Localizations of abelian Eilenberg–Mac Lane spaces of finite type

We prove that every homotopical localization of the circle $S^{1}$ is an aspherical space whose fundamental group $A$ is abelian and admits a ring structure with unit such that the evaluation map End $(A) \rightarrow A$ at the unit is an isomorphism of rings. Since it is known that there is a proper class of nonisomorphic rings with this property, and we show that all occur in this way, it follows that there is a proper class of distinct homotopical localizations of spaces (in spite of the fact that homological localizations form a set).
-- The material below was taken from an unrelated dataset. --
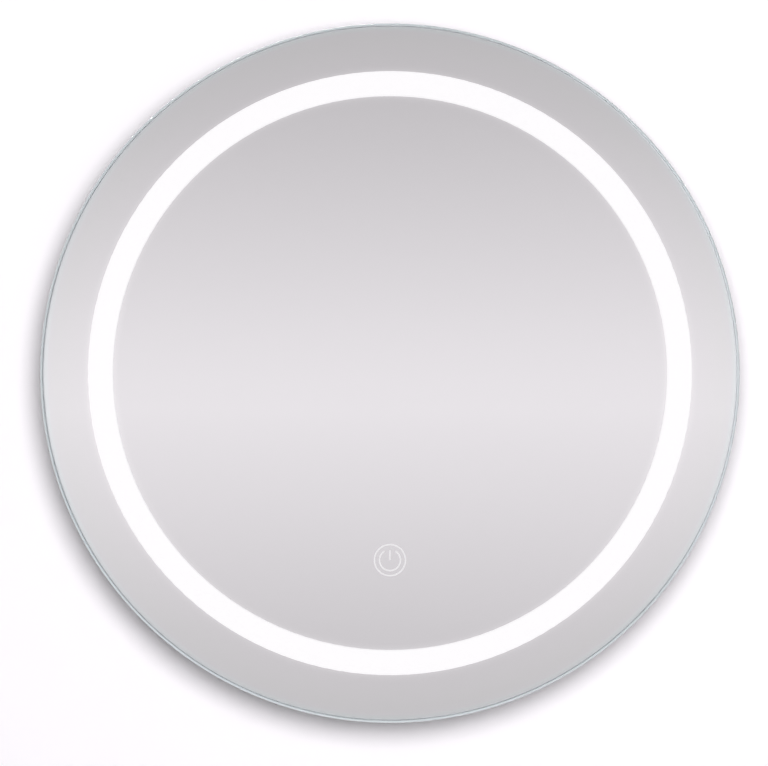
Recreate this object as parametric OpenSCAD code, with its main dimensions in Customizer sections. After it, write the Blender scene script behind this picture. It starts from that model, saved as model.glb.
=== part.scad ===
// Round lighted wall mirror. A front-lit mirror disc is bonded to a shallow round chassis,
// which holds the light, its driver and the touch switch. A bent rail on the chassis hooks
// over a steel frame that is screwed to the wall, and lifts off it.
//
// Everything is drawn as it hangs: X to the viewer's right, Z up, the wall is the plane
// Y = 0 and the glass faces -Y. The origin is the middle of the four wall screws.
// Inside on_wall() x is to the right, y is up and z is the distance out from the wall.

/* [Mirror glass] */
// Diameter of the mirror
glass_d = 600; // [500:10:900]
// Thickness of the float glass
glass_t = 5; // [4:0.5:8]
// How far the polished edge curves in from the rim
edge_round = 2.2; // [0.5:0.1:2.5]
// Thickness of the silvering with its backing paint
coating_t = 0.2; // [0.1:0.05:0.4]
// Width of the dark lacquer line that seals the silvering
seal_w = 1.1; // [0.5:0.1:3]

/* [Light band] */
// From the glass edge in to the frosted band
band_inset = 40.8; // [34:0.2:60]
// Width of the frosted band
band_w = 21.7; // [12:0.1:35]
// From the band's outer edge out to the frame wall
chamber_out = 9.3; // [7:0.1:12]
// From the band's inner edge in to the light baffle
chamber_in = 5.5; // [3:0.5:15]

/* [Touch mark] */
// From the band's inner edge up to the middle of the mark
mark_rise = 77; // [60:1:110]
// Radius of the mark's ring, to the middle of its line
mark_ring_r = 13.3; // [11:0.1:18]
// Radius of the mark's open circle, to the middle of its line
mark_arc_r = 9; // [6:0.1:9.5]
// Opening at the top of that circle, in degrees
mark_open = 64; // [40:1:90]
// Width of the etched lines
mark_line = 1.1; // [0.6:0.1:1.6]

/* [Chassis] */
// Depth of the chassis, from its back plate to its front flange
chassis_depth = 30; // [28:1:45]
// Thickness of the rolled aluminium frame
frame_t = 1.5; // [1:0.1:2.5]
// Width of the flange that is bonded to the glass
front_flange_w = 12; // [8:0.5:14]
// Width of the flange that takes the back plate
rear_flange_w = 14; // [12:0.5:20]
// Thickness of the back plate
plate_t = 1.2; // [0.8:0.1:2]
// Thickness of the gasket under the back plate
gasket_t = 0.8; // [0.5:0.1:1.5]
// Number of back plate screws
plate_screw_count = 8; // [6:2:12]
// Thickness of the bonding tape behind the glass
tape_t = 1; // [0.5:0.1:2]
// Size of the silicone bead round the flange
bead_w = 3; // [2:0.5:4]
// Thickness of the light baffle
baffle_t = 1.2; // [0.8:0.1:2]
// Width of the stiffening ridges pressed into the back plate
ridge_w = 10; // [8:0.5:12]
// Height of those ridges
ridge_h = 1.4; // [0.8:0.1:2]
// Length of the straight ridges
ridge_l = 190; // [120:5:210]

/* [LED strip] */
// Width of the strip
strip_w = 8; // [8:0.5:10]
// Distance from one LED to the next
led_pitch = 16.7; // [12:0.1:33]
// Distance of the strip's middle from the back plate
strip_rise = 14; // [13:0.5:17]

/* [Driver] */
// Length of the driver's case
driver_l = 160; // [130:1:180]
// Width of the driver's case
driver_w = 44; // [40:1:50]
// Height of the driver's case
driver_h = 21; // [20:0.5:24]
// Wall of the driver's case
driver_wall = 2; // [1.5:0.1:2.5]
// Height of the driver's middle above the mirror's middle
driver_up = 37; // [34:1:44]

/* [Wiring box] */
// Width of the access opening in the back plate
box_w = 56; // [54:1:59]
// Height of the access opening in the back plate
box_h = 46; // [44:1:50]
// Depth of the box
box_d = 21; // [20:0.5:24]
// Wall of the box
box_wall = 1.8; // [1.5:0.1:2.2]
// The opening's middle, to the right of the mirror's middle
box_right = 72; // [68:1:76]
// The opening's middle, below the mirror's middle
box_down = 32; // [30:1:36]
// Radius of the hole for the supply cable
entry_r = 4; // [3:0.1:5]

/* [Touch switch] */
// From the mark's ring out to the case's ends
touch_end = 9; // [7:0.5:14]
// From the mark's ring out to the case's long sides
touch_side = 3.4; // [3:0.1:6]
// Depth of the switch's case
touch_d = 9.5; // [8:0.5:12]
// Thickness of the milky plate that lights the mark
diffuser_t = 2; // [1.5:0.1:3]

/* [Hanging] */
// Sheet thickness of the wall frame and of the rail
hook_t = 2; // [1.5:0.1:2.5]
// Clear space behind the wall frame's hook
hook_gap = 5; // [4.8:0.1:7]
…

This answers a question asked by Farjoun in the nineties. More generally, we study localizations $L_{f} K(G, n)$ of Eilenberg-Mac Lane spaces with respect to any map $f$, where $n \geq 1$ and $G$ is any abelian group, and we show that many properties of $G$ are transferred to the homotopy groups of $L_{f} K(G, n)$. Among other results, we show that, if $X$ is a product of abelian Eilenberg-Mac Lane spaces and $f$ is any map, then the homotopy groups $\pi_{m}\left(L_{f} X\right)$ are modules over the ring $\pi_{1}\left(L_{f} S^{1}\right)$ in a canonical way. This explains and generalizes earlier observations made by other authors in the case of homological localizations.